Jobs are only a part of the potential economic benefit of the energy legislation and renewable energy standard that passed the Senate Energy Committee earlier this summer. South Dakota farmers and ranchers would stand to benefit as well — to the tune of approximately $21.5 million in rental payments to farmers and ranchers annually for leasing land for wind turbines, access roads and the like. Averaging $5,000 annually per turbine, the potential economic benefit to landowners is considerable. Wind energy development initiatives that allow farmers and ranchers to share in the ownership of turbines as well as the profits generated by their operation would provide even greater economic benefits. In addition, South Dakota is projected to gain over 29,000 medium-term jobs averaging one year in duration — jobs related to transportation, manufacturing, site preparation and turbine construction.
The Senate renewable energy bill would also make wind energy production a priority for future development of the nation’s interstate electric transmission grid. Ultimately, achieving a twenty percent renewable electricity standard will depend on our ability to move wind generated electricity from places like the wind rich Great Plains to the nation’s population centers.

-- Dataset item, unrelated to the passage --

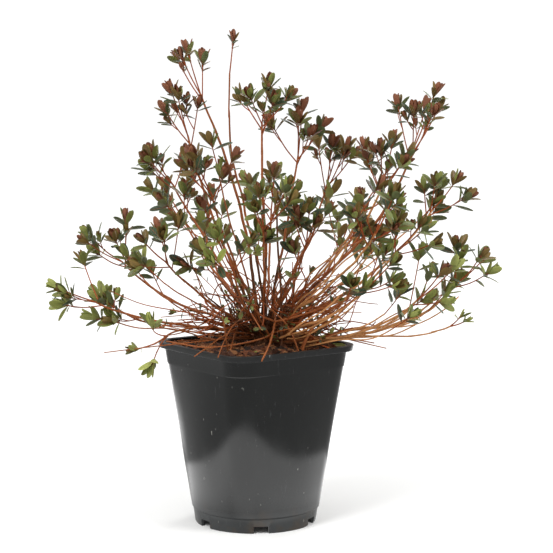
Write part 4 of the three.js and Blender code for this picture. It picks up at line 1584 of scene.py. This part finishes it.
class AzaleaLeafLook(PropertyGroup):
    """The leaves."""

    length: length("Length", "Length of a full leaf", 0.0178)
    width: share("Width", "Width as a share of the length", 0.405)
    each: amount("Leaves in a rosette", "Leaves at the tip of a shoot", 9)
    gloss: share("Roughness", "How dull the upper side's gloss is", 0.34)
    midrib: shade("Midrib", "Colour of the midribs", 150, 92, 62)
    bronze: shade("Bronze", "Upper side of the youngest leaves", 116, 72, 50)
    bronze_below: shade("Bronze below", "Underside of the youngest leaves", 138, 88, 64)
    russet: shade("Russet", "Upper side of reddened leaves", 110, 96, 52)
    russet_below: shade("Russet below", "Underside of reddened leaves", 124, 102, 56)
    olive: shade("Olive", "Upper side of summer leaves", 106, 118, 64)
    olive_below: shade("Olive below", "Underside of summer leaves", 134, 142, 74)
    fresh: shade("Fresh", "Upper side of the brightest leaves", 136, 148, 76)
    fresh_below: shade("Fresh below", "Underside of the brightest leaves", 164, 172, 96)
    deep: shade("Deep", "Upper side of old leaves", 58, 76, 54)
    deep_below: shade("Deep below", "Underside of old leaves", 104, 116, 74)
    dry: shade("Dry", "Upper side of fallen leaves", 134, 88, 50)
    dry_below: shade("Dry below", "Underside of fallen leaves", 152, 108, 66)


class AzaleaStageLook(PropertyGroup):
    """The floor, lights and camera."""

    floor: shade("Floor", "Colour of the floor", 246, 246, 245)
    sky: FloatProperty(name="Sky", description="Strength of the even light from above", min=0, default=0.9)
    key: power("Key light", "Power of the large soft light", 42)
    fill: power("Fill light", "Power of the soft light on the right", 20)
    rim: power("Rim light", "Power of the soft light behind", 14)
    lens: FloatProperty(
        name="Lens",
        description="Focal length of the camera",
        subtype="DISTANCE_CAMERA",
        min=10,
        default=110.67,
    )
    away: length("Distance", "How far in front of the plant's axis the camera stands", 1.87)
    aside: length("Aside", "How far right of the pot's axis the camera stands", 0.0236)
    height: length("Height", "Height of the camera", 0.475)
    pitch: FloatProperty(
        name="Pitch",
        description="How far the camera looks down",
        subtype="ANGLE",
        default=math.radians(6.15),
    )


LOOKS = {
    "azalea_pot": AzaleaPotLook,
    "azalea_soil": AzaleaSoilLook,
    "azalea_wood": AzaleaWoodLook,
    "azalea_leaves": AzaleaLeafLook,
    "azalea_stage": AzaleaStageLook,
}


# ---- Stage -----------------------------------------------------------------------------------

# Sizes on the stage are in metres.
FLOOR_REACH = 9.0
SKY_LOW = 0.45  # the even light near the horizon, as a share of that from above
FLOOR_BOUNCE = 0.45  # light that the floor throws back at the plant
FLOOR_GLOW = 0.4  # evens the floor out towards the horizon
GLOW_FROM = 0.7  # from the pot
GLOW_TO = 2.6
TABLE_REACH = 0.24  # the white table that gloss mirrors ends here, and the dim room begins
TABLE_BRIGHT = 1.45
TABLE_EDGE = 0.01
ROOM_DIM = 0.36  # as a share of the table
BEHIND_BRIGHT = 3.0  # the stretch straight behind the pot, as a share of the table
BEHIND_FROM = (0.2, 0.4)  # where that stretch begins and where it is full
BEHIND_SIDES = (0.6, 0.84)  # and how nearly straight behind it lies, at its sides and within
NEAR_POT = (0.06, 0.13)  # the table is a little darker from here to there, a painted shadow of the pot
POT_SHADOW_DIM = 0.8
POT_REACH = 0.075  # from the pot's axis to its wall
STEEP_DIM = 0.25  # the table in the plant's own shade, where a mirrored ray falls steeply
STEEP_TO_FLAT = (0.35, 0.7)  # how far such a ray runs outwards, as a share of its length
SKY_BAND = (-0.1, 0.9)  # from how low to how high the even light grows
GLOSS_BAND = (-0.4, 0.5)  # from before the plant to behind it, the sky that gloss mirrors grows
GLOSS_SKY = (0.6, 1.3)
BACKDROP_BRIGHT = 1.08
WHITE = (1.0, 1.0, 1.0, 1.0)
BLACK = (0.0, 0.0, 0.0, 1.0)
LIGHTS_AIM = (0, 0, 0.3)
FLOOR_SIDES = 64


def soft_light(name, at, wide, power):
    lamp = bpy.data.lights.new(name, "AREA")
    lamp.shape = "DISK"
    lamp.size = wide
    lamp.energy = power
    light = bpy.data.objects.new(name, lamp)
    light.location = at
    light.rotation_euler = (Vector(LIGHTS_AIM) - Vector(at)).to_track_quat("-Z", "Y").to_euler()
    bpy.context.scene.collection.objects.link(light)


def studio_world(look):
    """Even light that is stronger from above, behind a plain white backdrop."""
    world = bpy.data.worlds.new("studio_light")
    world.use_nodes = True
    w = Wiring(world.node_tree)
    backdrop = world.node_tree.nodes["Background"]
    backdrop.inputs["Color"].default_value = WHITE
    direction = w.parted(w.add("ShaderNodeTexCoord").outputs["Generated"])
    path = w.add("ShaderNodeLightPath").outputs
    light = w.spread(direction[2], *SKY_BAND, look.sky * SKY_LOW, look.sky)
    gloss = w.spread(direction[1], *GLOSS_BAND, *GLOSS_SKY)
    gloss = w.math("ADD", w.times(path["Is Glossy Ray"], w.math("SUBTRACT", gloss, 1.0)), 1.0)
    inputs = {0: path["Is Camera Ray"], 2: w.times(light, gloss), 3: BACKDROP_BRIGHT}
    strength = w.add("ShaderNodeMix", inputs, data_type="FLOAT").outputs[0]
    w.set(backdrop.inputs["Strength"], strength)
    return world


def mirrored_room(w, ground, away, ray_length):
    """How bright the floor is to gloss: a white table, a dim room beyond and a bright stretch behind. It is
    a painted reflection: the floor glows with it for mirrored rays, though it is no lamp.
    """
    table = w.spread(away, TABLE_REACH - TABLE_EDGE, TABLE_REACH + TABLE_EDGE, 1.0, 0.0)
    straight = w.math("DIVIDE", w.parted(ground)[1], away)
    behind = w.times(w.spread(away, *BEHIND_FROM), w.spread(straight, *BEHIND_SIDES, 0.0, BEHIND_BRIGHT))
    bright = w.math("ADD", w.math("MAXIMUM", table, behind), ROOM_DIM)
    # Painted shadow of the pot on the table that gloss mirrors.
    bright = w.times(bright, w.spread(away, *NEAR_POT, POT_SHADOW_DIM, 1.0))
    flat = w.math("DIVIDE", w.math("SUBTRACT", away, POT_REACH), ray_length)
    bright = w.times(bright, w.spread(flat, *STEEP_TO_FLAT, STEEP_DIM, 1.0))
    return w.times(bright, TABLE_BRIGHT)


def floor_material(look):
    """White to the camera, duller in the light that it throws back, and glowing with a painted reflection
    where gloss mirrors it.
    """
    material, w, shader, _ = new_material("studio_floor")
    path = w.add("ShaderNodeLightPath").outputs
    seen = path["Is Camera Ray"]
    mirrored = path["Is Glossy Ray"]
    base = w.mixed(seen, (FLOOR_BOUNCE, FLOOR_BOUNCE, FLOOR_BOUNCE, 1.0), plain(look.floor))
    w.set(shader.inputs["Base Color"], w.mixed(mirrored, base, BLACK))
    shader.inputs["Emission Color"].default_value = WHITE
    ground = w.add("ShaderNodeTexCoord").outputs["Object"]
    away = w.add("ShaderNodeVectorMath", {0: ground}, operation="LENGTH").outputs["Value"]
    glow = w.times(seen, w.spread(away, GLOW_FROM, GLOW_TO, 0.0, FLOOR_GLOW))
    # A painted reflection: to mirrored rays the floor glows with a table, a dim room and a bright stretch,
    # though it is no lamp.
    bright = w.times(mirrored_room(w, ground, away, path["Ray Length"]), mirrored)
    w.set(shader.inputs["Emission Strength"], w.math("ADD", glow, bright))
    shader.inputs["Roughness"].default_value = 0.8
    shader.inputs["Specular IOR Level"].default_value = 0.1
    return material


def build_stage(look):
    scene = bpy.context.scene
    scene.view_settings.view_transform = "Standard"
    turns = [2 * math.pi * i / FLOOR_SIDES for i in range(FLOOR_SIDES)]
    points = [(FLOOR_REACH * math.cos(turn), FLOOR_REACH * math.sin(turn), 0.0) for turn in turns]
    made = bpy.data.meshes.new("studio_floor")
    made.from_pydata(points, [], [tuple(range(FLOOR_SIDES))])
    made.materials.append(floor_material(look))
    floor = bpy.data.objects.new("studio_floor", made)
    scene.collection.objects.link(floor)
    scene.world = studio_world(look)
    soft_light("key_light", (-1.3, -1.5, 1.9), 1.3, look.key)
    soft_light("fill_light", (1.6, -0.9, 1.5), 0.9, look.fill)
    soft_light("rim_light", (0.9, 1.7, 1.7), 1.0, look.rim)
    lens = bpy.data.cameras.new("camera")
    lens.lens = look.lens
    lens.sensor_width = 36
    camera = bpy.data.objects.new("camera", lens)
    camera.location = (look.aside, -look.away, look.height)
    camera.rotation_euler = (math.pi / 2 - look.pitch, 0, 0)
    scene.collection.objects.link(camera)
    scene.camera = camera


# ---- Operators and panel -----------------------------------------------------------------------


class AZALEA_OT_stage(Operator):
    """Lay the floor and set the lights and the camera"""

    bl_idname = "azalea.stage"
    bl_label = "Stage"

    def execute(self, context):
        build_stage(context.scene.azalea_stage)
        return {"FINISHED"}


class AZALEA_OT_pot(Operator):
    """Mould the nursery pot"""

    bl_idname = "azalea.pot"
    bl_label = "Pot"

    def execute(self, context):
        build_pot(context.scene.azalea_pot)
        return {"FINISHED"}


class AZALEA_OT_soil(Operator):
    """Fill the pot with soil and strew bark chips on it"""

    bl_idname = "azalea.soil"
    bl_label = "Soil and chips"

    def execute(self, context):
        build_soil(context.scene.azalea_soil)
        build_chips(context.scene.azalea_soil)
        return {"FINISHED"}


class AZALEA_OT_wood(Operator):
    """Grow the foot and the boughs with the bark's relief"""

    bl_idname = "azalea.wood"
    bl_label = "Foot and boughs"

    def execute(self, context):
        build_wood(context.scene.azalea_wood)
        return {"FINISHED"}


class AZALEA_OT_twigs(Operator):
    """Grow the stems, shoots, fine twigs and buds"""

    bl_idname = "azalea.twigs"
    bl_label = "Twigs and buds"

    def execute(self, context):
        build_twigs(context.scene.azalea_wood, growth_of(context.scene))
        return {"FINISHED"}


class AZALEA_OT_leaves(Operator):
    """Grow the leaves, each colour as one piece"""

    bl_idname = "azalea.leaves"
    bl_label = "Leaves"

    def execute(self, context):
        build_leaves(context.scene.azalea_leaves, growth_of(context.scene))
        build_fallen(context.scene.azalea_leaves)
        return {"FINISHED"}


def growth_of(scene):
    return Growth(scene.azalea_wood, scene.azalea_leaves)


OPERATORS = (
    AZALEA_OT_stage,
    AZALEA_OT_pot,
    AZALEA_OT_soil,
    AZALEA_OT_wood,
    AZALEA_OT_twigs,
    AZALEA_OT_leaves,
)


class AZALEA_PT_panel(Panel):
    """The azalea's pieces, with their sizes and colours"""

    bl_idname = "AZALEA_PT_panel"
    bl_label = "Potted azalea"
    bl_space_type = "VIEW_3D"
    bl_region_type = "UI"
    bl_category = "Azalea"

    def draw(self, context):
        for operator in OPERATORS:
            self.layout.operator(operator.bl_idname)
        for holder, look in LOOKS.items():
            box = self.layout.box()
            box.label(text=look.__doc__)
            for name in look.__annotations__:
                box.prop(getattr(context.scene, holder), name)


CLASSES = (*LOOKS.values(), *OPERATORS, AZALEA_PT_panel)


def register():
    for one in CLASSES:
        bpy.utils.register_class(one)
    for holder, look in LOOKS.items():
        setattr(bpy.types.Scene, holder, PointerProperty(type=look))


def unregister():
    for holder in LOOKS:
        delattr(bpy.types.Scene, holder)
    for one in reversed(CLASSES):
        bpy.utils.unregister_class(one)


def main():
    register()
    bpy.ops.azalea.stage()
    bpy.ops.azalea.pot()
    bpy.ops.azalea.soil()
    bpy.ops.azalea.wood()
    bpy.ops.azalea.twigs()
    bpy.ops.azalea.leaves()
    bpy.context.view_layer.update()


if __name__ == "__main__":
    main()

And, in addition to setting a strong standard, focusing future transmission on wind and other renewable electricity generation is crucial if South Dakota hopes to figure prominently in the nation’s energy future and fully realize the economic benefits that would accompany that destiny.
Whether or not the potential for rural revitalization related to wind energy development materializes depends in large measure on the fate of federal renewable energy legislation, especially legislation pending before the United States Senate. When the renewable energy bill came to the Senate Energy Committee it contained a somewhat anemic fifteen percent renewable electricity standard and was then weakened to twelve percent. The standard was then further diluted until, upon passage out of committee, the renewable standard was effectively less than ten percent.
There will almost certainly be an amendment on the floor of the full Senate to raise the renewable electricity standard to nearer twenty percent. The national media will describe the debate over that amendment as an environmental issue, and it is important to protection and stewardship of our natural resources. But to rural people in South Dakota, Iowa, Nebraska, Kansas and much of the rest of the Midwest and Great Plains, it will also be an unprecedented opportunity to create genuine economic opportunity and a better future for their communities.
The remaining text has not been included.